The exercise asks for every line of the data to be reproduced exactly.

━━━━━━━━━━━━━━━━━━━━

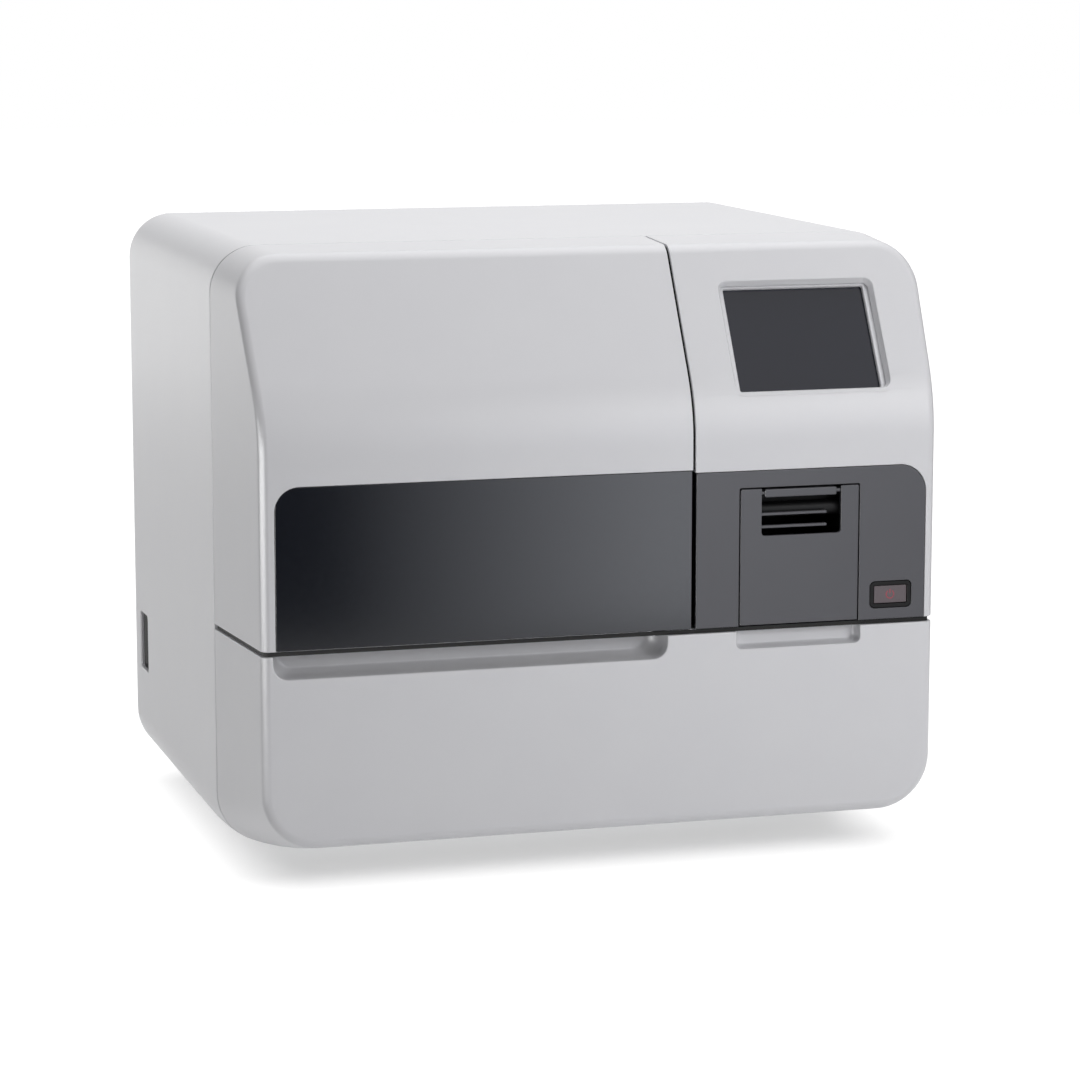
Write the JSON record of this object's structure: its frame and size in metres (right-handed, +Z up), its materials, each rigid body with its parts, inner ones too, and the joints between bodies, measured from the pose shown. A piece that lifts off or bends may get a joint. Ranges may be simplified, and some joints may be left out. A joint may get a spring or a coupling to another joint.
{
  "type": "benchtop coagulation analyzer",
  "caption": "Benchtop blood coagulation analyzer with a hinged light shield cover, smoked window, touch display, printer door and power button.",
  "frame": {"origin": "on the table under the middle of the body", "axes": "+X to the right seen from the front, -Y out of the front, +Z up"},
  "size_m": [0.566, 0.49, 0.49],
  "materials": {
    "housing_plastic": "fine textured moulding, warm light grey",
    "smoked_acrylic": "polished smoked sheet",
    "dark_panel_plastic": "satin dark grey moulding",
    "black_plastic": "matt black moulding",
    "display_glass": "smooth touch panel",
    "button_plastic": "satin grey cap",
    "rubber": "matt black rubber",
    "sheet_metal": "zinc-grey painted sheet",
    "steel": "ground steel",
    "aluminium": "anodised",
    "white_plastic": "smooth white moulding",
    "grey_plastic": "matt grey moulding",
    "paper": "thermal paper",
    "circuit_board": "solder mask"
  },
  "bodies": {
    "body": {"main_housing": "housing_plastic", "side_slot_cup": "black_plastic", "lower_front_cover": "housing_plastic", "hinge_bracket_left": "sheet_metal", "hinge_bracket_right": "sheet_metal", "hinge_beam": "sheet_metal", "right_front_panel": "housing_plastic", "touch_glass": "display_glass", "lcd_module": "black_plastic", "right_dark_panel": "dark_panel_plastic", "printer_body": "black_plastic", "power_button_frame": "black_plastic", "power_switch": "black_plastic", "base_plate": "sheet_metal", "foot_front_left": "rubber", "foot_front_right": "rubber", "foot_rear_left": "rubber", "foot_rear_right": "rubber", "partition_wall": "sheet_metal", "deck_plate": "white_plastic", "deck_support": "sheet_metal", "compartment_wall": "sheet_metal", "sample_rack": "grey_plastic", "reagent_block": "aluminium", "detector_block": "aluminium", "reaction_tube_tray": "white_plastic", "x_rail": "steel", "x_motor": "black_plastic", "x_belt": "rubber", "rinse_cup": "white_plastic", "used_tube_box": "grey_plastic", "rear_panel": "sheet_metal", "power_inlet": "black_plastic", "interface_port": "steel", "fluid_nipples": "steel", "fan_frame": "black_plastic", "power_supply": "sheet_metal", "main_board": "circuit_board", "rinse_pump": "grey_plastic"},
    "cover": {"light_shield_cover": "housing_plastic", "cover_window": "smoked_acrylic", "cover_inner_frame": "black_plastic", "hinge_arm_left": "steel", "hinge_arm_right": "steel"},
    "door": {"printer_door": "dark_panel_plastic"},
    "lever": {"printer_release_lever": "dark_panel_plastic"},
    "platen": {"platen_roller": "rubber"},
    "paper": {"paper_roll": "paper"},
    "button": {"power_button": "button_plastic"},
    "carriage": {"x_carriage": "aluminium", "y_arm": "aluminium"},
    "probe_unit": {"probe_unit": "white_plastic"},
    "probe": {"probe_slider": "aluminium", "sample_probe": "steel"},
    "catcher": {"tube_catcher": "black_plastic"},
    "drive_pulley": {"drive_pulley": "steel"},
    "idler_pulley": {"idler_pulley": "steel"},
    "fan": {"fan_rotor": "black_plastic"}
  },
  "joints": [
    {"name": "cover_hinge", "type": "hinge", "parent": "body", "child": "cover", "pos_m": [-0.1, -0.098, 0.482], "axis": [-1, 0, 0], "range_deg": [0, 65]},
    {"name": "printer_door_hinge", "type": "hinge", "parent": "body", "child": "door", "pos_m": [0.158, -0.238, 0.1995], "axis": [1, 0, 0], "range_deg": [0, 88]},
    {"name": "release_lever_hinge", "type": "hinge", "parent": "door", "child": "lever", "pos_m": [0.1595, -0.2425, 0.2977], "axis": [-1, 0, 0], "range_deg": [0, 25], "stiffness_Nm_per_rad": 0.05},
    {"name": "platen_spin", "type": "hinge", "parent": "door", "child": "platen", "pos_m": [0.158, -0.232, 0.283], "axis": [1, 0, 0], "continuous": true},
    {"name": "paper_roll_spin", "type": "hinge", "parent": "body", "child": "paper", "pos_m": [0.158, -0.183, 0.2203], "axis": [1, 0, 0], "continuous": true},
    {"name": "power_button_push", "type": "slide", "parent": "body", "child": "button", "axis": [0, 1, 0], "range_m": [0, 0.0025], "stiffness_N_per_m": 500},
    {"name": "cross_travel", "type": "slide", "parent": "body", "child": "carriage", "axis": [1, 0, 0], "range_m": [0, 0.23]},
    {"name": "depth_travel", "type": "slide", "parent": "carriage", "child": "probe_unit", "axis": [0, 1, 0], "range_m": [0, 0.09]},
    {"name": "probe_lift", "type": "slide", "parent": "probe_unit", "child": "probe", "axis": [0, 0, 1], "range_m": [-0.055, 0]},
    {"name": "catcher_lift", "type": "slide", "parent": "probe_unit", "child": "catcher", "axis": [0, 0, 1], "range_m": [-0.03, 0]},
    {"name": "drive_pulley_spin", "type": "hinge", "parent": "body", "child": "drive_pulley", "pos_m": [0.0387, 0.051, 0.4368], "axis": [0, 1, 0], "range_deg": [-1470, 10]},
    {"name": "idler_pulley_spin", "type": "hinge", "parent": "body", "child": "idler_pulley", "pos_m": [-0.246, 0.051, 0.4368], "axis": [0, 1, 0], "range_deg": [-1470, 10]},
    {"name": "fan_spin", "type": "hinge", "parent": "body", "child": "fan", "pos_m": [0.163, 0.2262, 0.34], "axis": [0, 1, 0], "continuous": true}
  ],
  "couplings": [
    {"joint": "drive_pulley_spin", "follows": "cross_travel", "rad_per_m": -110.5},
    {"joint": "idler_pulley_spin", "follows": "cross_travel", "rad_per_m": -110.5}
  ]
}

━━━━━━━━━━━━━━━━━━━━

§ Exercise result
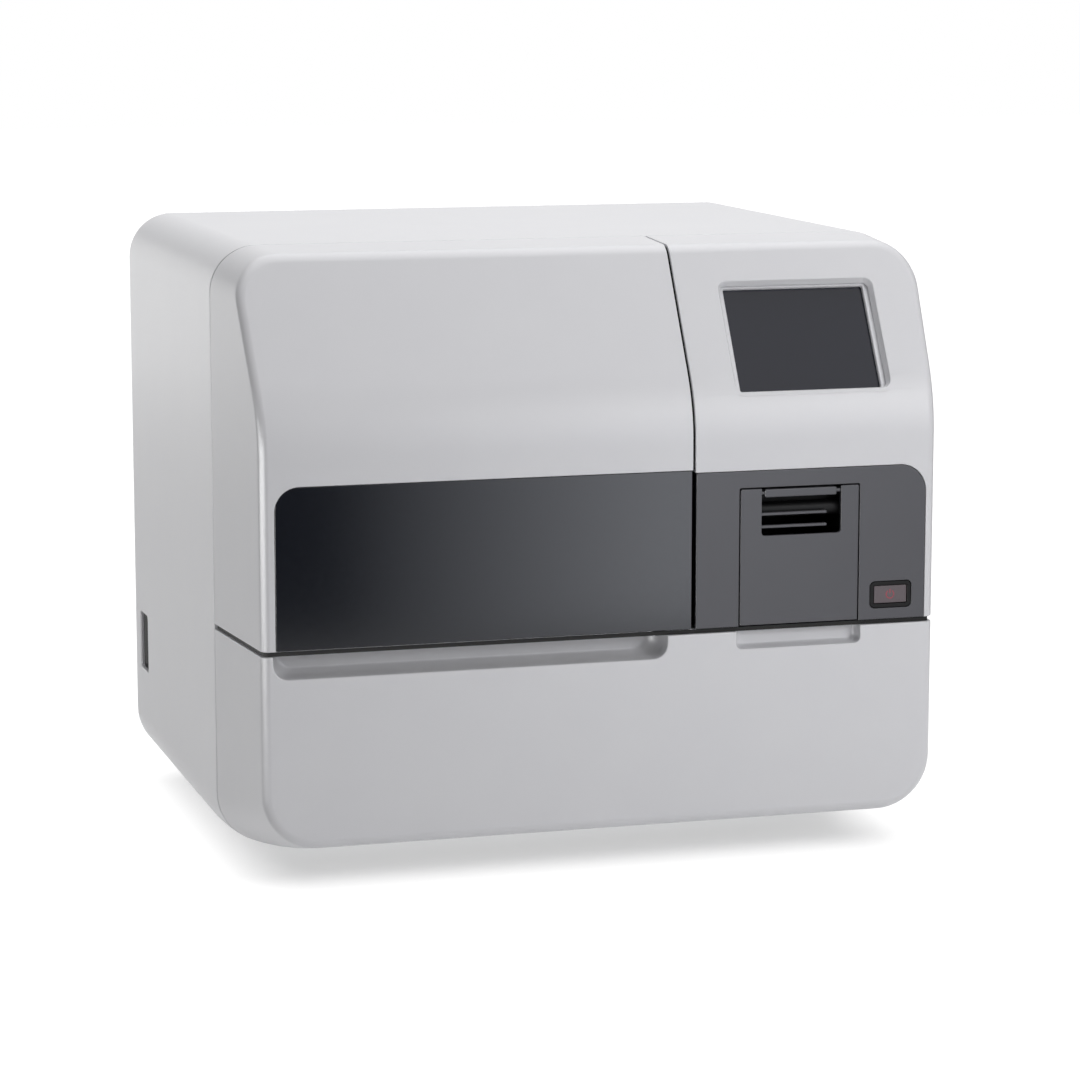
Write the JSON record of this object's structure: its frame and size in metres (right-handed, +Z up), its materials, each rigid body with its parts, inner ones too, and the joints between bodies, measured from the pose shown. A piece that lifts off or bends may get a joint. Ranges may be simplified, and some joints may be left out. A joint may get a spring or a coupling to another joint.
{
  "type": "benchtop coagulation analyzer",
  "caption": "Benchtop blood coagulation analyzer with a hinged light shield cover, smoked window, touch display, printer door and power button.",
  "frame": {"origin": "on the table under the middle of the body", "axes": "+X to the right seen from the front, -Y out of the front, +Z up"},
  "size_m": [0.566, 0.49, 0.49],
  "materials": {
    "housing_plastic": "fine textured moulding, warm light grey",
    "smoked_acrylic": "polished smoked sheet",
    "dark_panel_plastic": "satin dark grey moulding",
    "black_plastic": "matt black moulding",
    "display_glass": "smooth touch panel",
    "button_plastic": "satin grey cap",
    "rubber": "matt black rubber",
    "sheet_metal": "zinc-grey painted sheet",
    "steel": "ground steel",
    "aluminium": "anodised",
    "white_plastic": "smooth white moulding",
    "grey_plastic": "matt grey moulding",
    "paper": "thermal paper",
    "circuit_board": "solder mask"
  },
  "bodies": {
    "body": {"main_housing": "housing_plastic", "side_slot_cup": "black_plastic", "lower_front_cover": "housing_plastic", "hinge_bracket_left": "sheet_metal", "hinge_bracket_right": "sheet_metal", "hinge_beam": "sheet_metal", "right_front_panel": "housing_plastic", "touch_glass": "display_glass", "lcd_module": "black_plastic", "right_dark_panel": "dark_panel_plastic", "printer_body": "black_plastic", "power_button_frame": "black_plastic", "power_switch": "black_plastic", "base_plate": "sheet_metal", "foot_front_left": "rubber", "foot_front_right": "rubber", "foot_rear_left": "rubber", "foot_rear_right": "rubber", "partition_wall": "sheet_metal", "deck_plate": "white_plastic", "deck_support": "sheet_metal", "compartment_wall": "sheet_metal", "sample_rack": "grey_plastic", "reagent_block": "aluminium", "detector_block": "aluminium", "reaction_tube_tray": "white_plastic", "x_rail": "steel", "x_motor": "black_plastic", "x_belt": "rubber", "rinse_cup": "white_plastic", "used_tube_box": "grey_plastic", "rear_panel": "sheet_metal", "power_inlet": "black_plastic", "interface_port": "steel", "fluid_nipples": "steel", "fan_frame": "black_plastic", "power_supply": "sheet_metal", "main_board": "circuit_board", "rinse_pump": "grey_plastic"},
    "cover": {"light_shield_cover": "housing_plastic", "cover_window": "smoked_acrylic", "cover_inner_frame": "black_plastic", "hinge_arm_left": "steel", "hinge_arm_right": "steel"},
    "door": {"printer_door": "dark_panel_plastic"},
    "lever": {"printer_release_lever": "dark_panel_plastic"},
    "platen": {"platen_roller": "rubber"},
    "paper": {"paper_roll": "paper"},
    "button": {"power_button": "button_plastic"},
    "carriage": {"x_carriage": "aluminium", "y_arm": "aluminium"},
    "probe_unit": {"probe_unit": "white_plastic"},
    "probe": {"probe_slider": "aluminium", "sample_probe": "steel"},
    "catcher": {"tube_catcher": "black_plastic"},
    "drive_pulley": {"drive_pulley": "steel"},
    "idler_pulley": {"idler_pulley": "steel"},
    "fan": {"fan_rotor": "black_plastic"}
  },
  "joints": [
    {"name": "cover_hinge", "type": "hinge", "parent": "body", "child": "cover", "pos_m": [-0.1, -0.098, 0.482], "axis": [-1, 0, 0], "range_deg": [0, 65]},
    {"name": "printer_door_hinge", "type": "hinge", "parent": "body", "child": "door", "pos_m": [0.158, -0.238, 0.1995], "axis": [1, 0, 0], "range_deg": [0, 88]},
    {"name": "release_lever_hinge", "type": "hinge", "parent": "door", "child": "lever", "pos_m": [0.1595, -0.2425, 0.2977], "axis": [-1, 0, 0], "range_deg": [0, 25], "stiffness_Nm_per_rad": 0.05},
    {"name": "platen_spin", "type": "hinge", "parent": "door", "child": "platen", "pos_m": [0.158, -0.232, 0.283], "axis": [1, 0, 0], "continuous": true},
    {"name": "paper_roll_spin", "type": "hinge", "parent": "body", "child": "paper", "pos_m": [0.158, -0.183, 0.2203], "axis": [1, 0, 0], "continuous": true},
    {"name": "power_button_push", "type": "slide", "parent": "body", "child": "button", "axis": [0, 1, 0], "range_m": [0, 0.0025], "stiffness_N_per_m": 500},
    {"name": "cross_travel", "type": "slide", "parent": "body", "child": "carriage", "axis": [1, 0, 0], "range_m": [0, 0.23]},
    {"name": "depth_travel", "type": "slide", "parent": "carriage", "child": "probe_unit", "axis": [0, 1, 0], "range_m": [0, 0.09]},
    {"name": "probe_lift", "type": "slide", "parent": "probe_unit", "child": "probe", "axis": [0, 0, 1], "range_m": [-0.055, 0]},
    {"name": "catcher_lift", "type": "slide", "parent": "probe_unit", "child": "catcher", "axis": [0, 0, 1], "range_m": [-0.03, 0]},
    {"name": "drive_pulley_spin", "type": "hinge", "parent": "body", "child": "drive_pulley", "pos_m": [0.0387, 0.051, 0.4368], "axis": [0, 1, 0], "range_deg": [-1470, 10]},
    {"name": "idler_pulley_spin", "type": "hinge", "parent": "body", "child": "idler_pulley", "pos_m": [-0.246, 0.051, 0.4368], "axis": [0, 1, 0], "range_deg": [-1470, 10]},
    {"name": "fan_spin", "type": "hinge", "parent": "body", "child": "fan", "pos_m": [0.163, 0.2262, 0.34], "axis": [0, 1, 0], "continuous": true}
  ],
  "couplings": [
    {"joint": "drive_pulley_spin", "follows": "cross_travel", "rad_per_m": -110.5},
    {"joint": "idler_pulley_spin", "follows": "cross_travel", "rad_per_m": -110.5}
  ]
}